И разумеется, ребенок, взятый от родителей людьми, которых он никогда не видел и о которых ничего не знает, помещенный в мрачную камеру-одиночку, куда заглядывают только чужие лица, оказавшийся в полной власти представителей непонятной ему системы, немедленно становится добычей самого первого и самого естественного из ощущений, порождаемых современной тюремной жизнью, — страха. Страх ребенка в тюрьме поистине безграничен. Помню, как в Рединге, выходя на прогулку, я увидел в тускло освещенной камере, напротив моей, маленького мальчика. Двое надзирателей — отнюдь не звери по натуре — что-то ему внушали с некоторой строгостью в голосе. Один вошел к нему в камеру, другой стоял в коридоре. Лицо ребенка было белым пятном чистого, неразбавленного ужаса. В глазах его стоял страх затравленного звереныша. На следующее утро во время завтрака я услышал его рыдания и мольбы об освобождении. Он звал отца и мать. Время от времени раздавался бас дежурного надзирателя, который требовал соблюдать тишину. А ведь этот мальчик даже еще не был осужден за ту мелкую провинность, которая вменялась ему в вину. Он всего лишь находился под следствием. Я заключил это из того, что на нем была его собственная, достаточно опрятная одежда. Только носки и ботинки были тюремные. Это показывало, что мальчик из очень бедной семьи и его собственные ботинки, если они у него есть, никуда не годятся. Судьи, в большинстве своем люди весьма недалекие, часто с неделю держат ребенка под следствием, а затем отпускают независимо от того, виновен он в чем-нибудь или нет. И это называется «не отправлять ребенка в тюрьму». Какая чушь! Для ребенка нет никакой разницы, находится он под следствием или отбывает наказание. Ужас тюрьмы для него один и тот же. И человечество должно ужаснуться, что оно его туда посылает.

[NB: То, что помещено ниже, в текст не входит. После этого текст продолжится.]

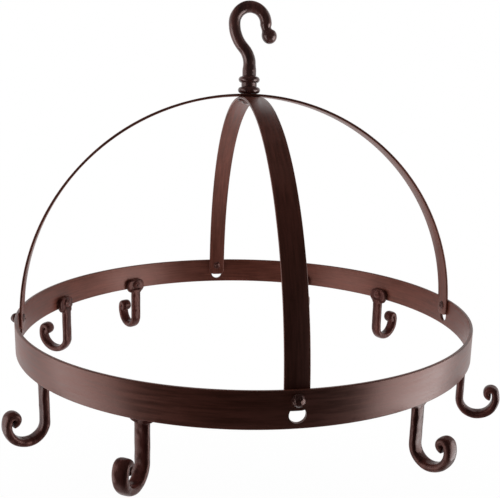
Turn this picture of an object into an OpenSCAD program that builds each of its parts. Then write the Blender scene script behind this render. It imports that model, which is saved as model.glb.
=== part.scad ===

Страх, который овладевает не только ребенком, но и взрослым, конечно же, неимоверно усиливается под воздействием системы одиночного заключения, принятой в наших тюрьмах. Это чудовищно. Держать ребенка в тускло освещенной камере двадцать три часа из двадцати четырех — верх жестокости и тупости. Кто угодно, будь то отец или наставник, сотворивший такое с ребенком, был бы сурово наказан. «Общество защиты детей» тотчас же подняло бы неимоверный шум. Со всех сторон раздались бы голоса, осуждающие виновного в подобном зверстве. Его, несомненно, ждал бы заслуженный приговор. Но сегодняшнее наше общество поступает гораздо хуже — ведь ребенок, которого наказывает посторонняя безличная сила, чьих целей он не в состоянии уразуметь, переживает это гораздо тяжелее, чем если бы с ним так обращался отец, мать или кто-либо еще, хорошо ему знакомый. Бесчеловечность по отношению к ребенку бесчеловечна всегда, кто бы ее ни проявил. Но бесчеловечность общества ужасна для малыша вдвойне, ибо в этом случае ему некого просить о снисхождении. Отец или наставник могут пожалеть ребенка и выпустить его из темной комнаты, куда его заперли. Но надзиратель не имеет на это права. Большинство надзирателей любят ребят. Но система запрещает им оказывать детям какую-либо помощь. Кто на это отважится, тот, как надзиратель Мартин, будет уволен.